Records to process:
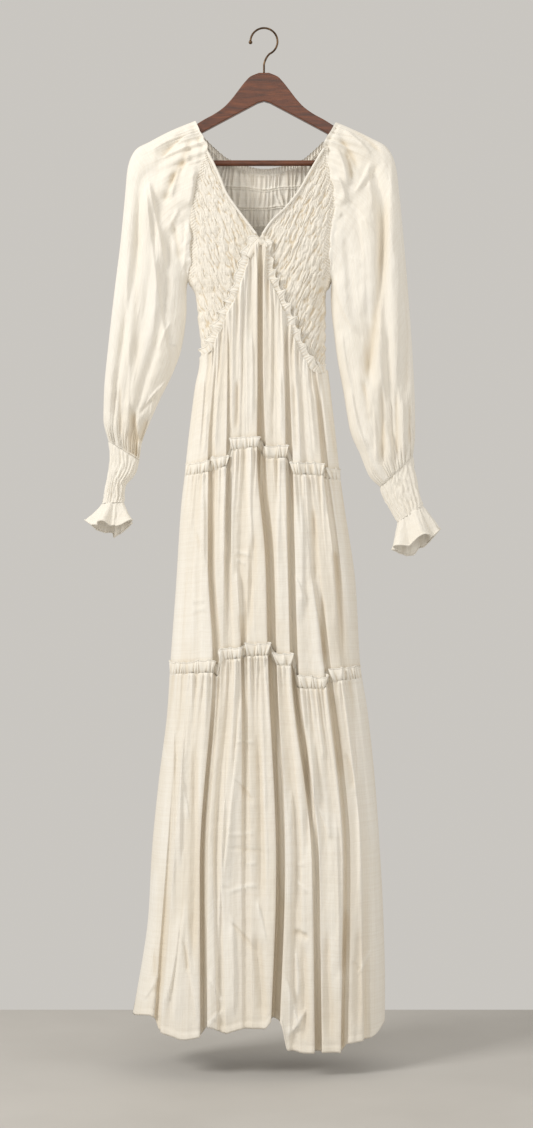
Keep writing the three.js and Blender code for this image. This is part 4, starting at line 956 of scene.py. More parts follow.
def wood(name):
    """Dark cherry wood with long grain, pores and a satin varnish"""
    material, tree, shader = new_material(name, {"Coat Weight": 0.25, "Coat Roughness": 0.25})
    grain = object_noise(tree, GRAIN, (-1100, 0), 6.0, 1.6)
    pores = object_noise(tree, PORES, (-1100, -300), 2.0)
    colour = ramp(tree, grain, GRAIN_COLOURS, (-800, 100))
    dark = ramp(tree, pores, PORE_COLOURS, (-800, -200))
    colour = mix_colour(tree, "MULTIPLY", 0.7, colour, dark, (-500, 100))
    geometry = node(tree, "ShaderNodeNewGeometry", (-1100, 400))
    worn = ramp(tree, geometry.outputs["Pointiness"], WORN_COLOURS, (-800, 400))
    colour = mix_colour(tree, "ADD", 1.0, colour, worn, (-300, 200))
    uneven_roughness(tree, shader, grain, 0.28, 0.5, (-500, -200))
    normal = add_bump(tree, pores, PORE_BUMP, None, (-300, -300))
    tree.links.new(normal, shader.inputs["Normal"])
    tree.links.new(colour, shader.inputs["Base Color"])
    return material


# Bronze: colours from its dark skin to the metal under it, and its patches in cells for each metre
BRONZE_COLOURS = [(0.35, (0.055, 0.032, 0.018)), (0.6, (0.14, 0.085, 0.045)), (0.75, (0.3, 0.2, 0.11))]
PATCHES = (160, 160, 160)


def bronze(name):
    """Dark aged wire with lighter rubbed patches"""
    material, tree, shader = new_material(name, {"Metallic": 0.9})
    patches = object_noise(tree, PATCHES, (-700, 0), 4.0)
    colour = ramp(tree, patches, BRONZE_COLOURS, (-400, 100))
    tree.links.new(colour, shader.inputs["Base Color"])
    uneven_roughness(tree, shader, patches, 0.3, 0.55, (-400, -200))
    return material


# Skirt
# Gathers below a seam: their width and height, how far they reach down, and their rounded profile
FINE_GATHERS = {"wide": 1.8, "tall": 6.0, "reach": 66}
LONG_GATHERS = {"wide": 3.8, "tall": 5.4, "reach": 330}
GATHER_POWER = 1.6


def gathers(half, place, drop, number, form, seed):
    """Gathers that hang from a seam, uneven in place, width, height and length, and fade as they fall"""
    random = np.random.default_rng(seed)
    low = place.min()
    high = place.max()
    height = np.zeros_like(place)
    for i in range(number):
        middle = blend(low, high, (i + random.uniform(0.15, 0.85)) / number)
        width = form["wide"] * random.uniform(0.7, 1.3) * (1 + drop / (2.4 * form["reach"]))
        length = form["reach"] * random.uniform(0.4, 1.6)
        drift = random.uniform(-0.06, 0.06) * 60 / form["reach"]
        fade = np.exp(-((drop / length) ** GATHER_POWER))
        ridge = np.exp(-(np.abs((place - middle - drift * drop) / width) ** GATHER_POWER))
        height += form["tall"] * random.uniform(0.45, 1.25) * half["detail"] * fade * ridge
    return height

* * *

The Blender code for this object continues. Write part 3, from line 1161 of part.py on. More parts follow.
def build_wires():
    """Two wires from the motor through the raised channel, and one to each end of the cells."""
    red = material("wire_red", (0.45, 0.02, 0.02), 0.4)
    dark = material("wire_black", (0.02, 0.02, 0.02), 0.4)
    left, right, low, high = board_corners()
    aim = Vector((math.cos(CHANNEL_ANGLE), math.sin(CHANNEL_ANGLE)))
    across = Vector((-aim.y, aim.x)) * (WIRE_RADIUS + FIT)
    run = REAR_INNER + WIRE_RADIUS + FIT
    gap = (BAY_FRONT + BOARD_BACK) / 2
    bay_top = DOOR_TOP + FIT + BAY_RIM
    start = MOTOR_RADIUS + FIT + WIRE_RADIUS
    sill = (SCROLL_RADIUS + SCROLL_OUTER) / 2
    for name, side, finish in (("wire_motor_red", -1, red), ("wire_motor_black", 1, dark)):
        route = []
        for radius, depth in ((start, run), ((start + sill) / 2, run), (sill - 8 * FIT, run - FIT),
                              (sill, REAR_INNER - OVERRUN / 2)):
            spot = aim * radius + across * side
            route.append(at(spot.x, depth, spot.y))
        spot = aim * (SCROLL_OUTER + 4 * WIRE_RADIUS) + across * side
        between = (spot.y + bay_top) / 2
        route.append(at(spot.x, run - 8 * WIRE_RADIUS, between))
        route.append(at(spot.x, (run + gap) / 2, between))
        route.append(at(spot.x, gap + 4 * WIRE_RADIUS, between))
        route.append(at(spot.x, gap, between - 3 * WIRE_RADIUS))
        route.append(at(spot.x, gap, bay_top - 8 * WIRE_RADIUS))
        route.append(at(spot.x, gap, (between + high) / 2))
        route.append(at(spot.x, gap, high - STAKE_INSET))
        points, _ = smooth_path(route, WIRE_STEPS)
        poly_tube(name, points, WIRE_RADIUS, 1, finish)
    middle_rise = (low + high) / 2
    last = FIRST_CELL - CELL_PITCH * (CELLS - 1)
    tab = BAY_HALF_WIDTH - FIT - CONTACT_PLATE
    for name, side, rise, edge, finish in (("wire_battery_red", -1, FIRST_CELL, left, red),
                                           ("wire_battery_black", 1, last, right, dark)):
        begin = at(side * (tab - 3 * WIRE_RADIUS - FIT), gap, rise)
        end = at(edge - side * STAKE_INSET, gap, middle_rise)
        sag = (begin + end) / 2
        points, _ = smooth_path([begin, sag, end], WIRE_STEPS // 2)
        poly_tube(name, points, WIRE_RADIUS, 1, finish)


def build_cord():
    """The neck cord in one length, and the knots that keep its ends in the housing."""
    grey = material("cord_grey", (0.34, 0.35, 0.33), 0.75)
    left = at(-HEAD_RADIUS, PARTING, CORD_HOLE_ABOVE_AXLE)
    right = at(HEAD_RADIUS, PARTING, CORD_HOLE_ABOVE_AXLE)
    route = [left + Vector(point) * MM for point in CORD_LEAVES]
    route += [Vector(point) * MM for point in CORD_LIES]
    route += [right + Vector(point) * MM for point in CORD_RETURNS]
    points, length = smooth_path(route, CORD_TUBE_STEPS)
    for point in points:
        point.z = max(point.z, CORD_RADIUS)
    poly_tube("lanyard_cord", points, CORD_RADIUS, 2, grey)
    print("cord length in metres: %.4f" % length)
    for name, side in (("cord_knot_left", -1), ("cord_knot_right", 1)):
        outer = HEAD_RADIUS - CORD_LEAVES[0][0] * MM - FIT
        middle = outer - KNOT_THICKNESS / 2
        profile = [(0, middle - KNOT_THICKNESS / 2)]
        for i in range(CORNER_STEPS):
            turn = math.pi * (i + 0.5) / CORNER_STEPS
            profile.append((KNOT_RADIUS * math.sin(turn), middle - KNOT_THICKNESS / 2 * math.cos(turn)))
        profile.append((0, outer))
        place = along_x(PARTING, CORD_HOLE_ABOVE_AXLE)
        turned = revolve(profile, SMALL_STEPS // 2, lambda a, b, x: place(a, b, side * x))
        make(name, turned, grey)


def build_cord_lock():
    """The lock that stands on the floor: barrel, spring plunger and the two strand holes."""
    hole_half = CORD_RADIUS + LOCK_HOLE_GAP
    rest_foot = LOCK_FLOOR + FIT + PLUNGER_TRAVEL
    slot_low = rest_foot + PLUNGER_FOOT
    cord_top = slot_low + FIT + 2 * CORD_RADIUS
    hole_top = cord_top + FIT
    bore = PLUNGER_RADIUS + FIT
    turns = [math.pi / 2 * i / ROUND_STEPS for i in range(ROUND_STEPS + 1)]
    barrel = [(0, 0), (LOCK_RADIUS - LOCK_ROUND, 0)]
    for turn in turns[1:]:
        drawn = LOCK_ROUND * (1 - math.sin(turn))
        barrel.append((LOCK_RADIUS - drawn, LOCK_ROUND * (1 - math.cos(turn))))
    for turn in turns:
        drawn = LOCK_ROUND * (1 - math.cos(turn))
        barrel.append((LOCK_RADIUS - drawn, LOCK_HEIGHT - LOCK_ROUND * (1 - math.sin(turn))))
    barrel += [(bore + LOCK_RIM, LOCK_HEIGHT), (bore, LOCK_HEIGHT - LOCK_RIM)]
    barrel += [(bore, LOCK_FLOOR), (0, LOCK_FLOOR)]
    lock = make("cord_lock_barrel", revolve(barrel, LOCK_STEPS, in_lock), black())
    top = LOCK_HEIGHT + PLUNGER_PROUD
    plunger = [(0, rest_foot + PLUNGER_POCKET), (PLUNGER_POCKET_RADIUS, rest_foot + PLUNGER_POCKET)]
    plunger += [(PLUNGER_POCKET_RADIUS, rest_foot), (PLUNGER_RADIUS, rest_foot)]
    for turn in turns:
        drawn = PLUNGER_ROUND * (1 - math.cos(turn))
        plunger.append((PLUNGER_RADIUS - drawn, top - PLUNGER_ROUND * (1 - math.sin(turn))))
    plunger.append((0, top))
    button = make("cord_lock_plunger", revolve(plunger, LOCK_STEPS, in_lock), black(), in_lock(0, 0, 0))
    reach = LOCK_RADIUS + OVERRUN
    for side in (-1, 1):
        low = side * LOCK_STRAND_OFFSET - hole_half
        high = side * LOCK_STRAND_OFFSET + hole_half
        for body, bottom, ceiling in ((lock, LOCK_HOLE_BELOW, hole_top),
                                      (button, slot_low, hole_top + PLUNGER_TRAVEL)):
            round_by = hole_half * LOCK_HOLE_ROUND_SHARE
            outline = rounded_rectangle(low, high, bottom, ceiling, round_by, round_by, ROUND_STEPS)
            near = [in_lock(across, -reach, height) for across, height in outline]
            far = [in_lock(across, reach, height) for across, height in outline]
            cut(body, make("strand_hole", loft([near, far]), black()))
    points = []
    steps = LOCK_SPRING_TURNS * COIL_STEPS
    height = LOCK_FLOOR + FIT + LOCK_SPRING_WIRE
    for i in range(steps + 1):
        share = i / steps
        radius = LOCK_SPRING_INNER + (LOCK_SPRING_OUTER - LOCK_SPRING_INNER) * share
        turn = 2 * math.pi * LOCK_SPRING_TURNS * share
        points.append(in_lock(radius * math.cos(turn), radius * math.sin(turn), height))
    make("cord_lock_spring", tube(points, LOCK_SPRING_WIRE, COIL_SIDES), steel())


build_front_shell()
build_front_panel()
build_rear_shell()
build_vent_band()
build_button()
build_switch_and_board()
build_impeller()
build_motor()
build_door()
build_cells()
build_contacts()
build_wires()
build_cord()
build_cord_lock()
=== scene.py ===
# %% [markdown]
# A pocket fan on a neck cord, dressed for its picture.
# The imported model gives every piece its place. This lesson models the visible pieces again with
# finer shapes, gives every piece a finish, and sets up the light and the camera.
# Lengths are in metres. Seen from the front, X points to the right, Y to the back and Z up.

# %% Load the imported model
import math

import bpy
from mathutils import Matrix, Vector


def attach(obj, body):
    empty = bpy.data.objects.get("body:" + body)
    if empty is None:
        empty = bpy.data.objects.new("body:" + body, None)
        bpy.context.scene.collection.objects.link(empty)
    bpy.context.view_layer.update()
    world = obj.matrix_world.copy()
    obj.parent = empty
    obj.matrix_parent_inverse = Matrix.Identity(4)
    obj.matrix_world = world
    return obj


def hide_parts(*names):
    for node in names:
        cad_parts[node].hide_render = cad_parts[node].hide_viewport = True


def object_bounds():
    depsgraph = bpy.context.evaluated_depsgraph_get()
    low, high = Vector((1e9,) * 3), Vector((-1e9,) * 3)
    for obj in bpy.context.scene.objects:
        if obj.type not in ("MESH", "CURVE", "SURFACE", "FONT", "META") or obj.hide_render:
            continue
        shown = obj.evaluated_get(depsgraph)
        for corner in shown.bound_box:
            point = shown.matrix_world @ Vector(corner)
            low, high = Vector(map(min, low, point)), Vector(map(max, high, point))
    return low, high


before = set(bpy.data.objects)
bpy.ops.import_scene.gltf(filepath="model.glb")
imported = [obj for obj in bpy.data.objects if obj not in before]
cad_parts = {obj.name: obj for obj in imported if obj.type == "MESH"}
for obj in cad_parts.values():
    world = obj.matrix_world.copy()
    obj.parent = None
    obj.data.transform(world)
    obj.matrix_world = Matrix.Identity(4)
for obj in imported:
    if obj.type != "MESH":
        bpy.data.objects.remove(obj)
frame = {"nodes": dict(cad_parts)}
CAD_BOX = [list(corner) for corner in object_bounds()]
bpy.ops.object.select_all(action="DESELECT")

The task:
Lines from the records above that hold "MESH" are the ones to list.

Answer to this task:
        if obj.type not in ("MESH", "CURVE", "SURFACE", "FONT", "META") or obj.hide_render:
cad_parts = {obj.name: obj for obj in imported if obj.type == "MESH"}
    if obj.type != "MESH":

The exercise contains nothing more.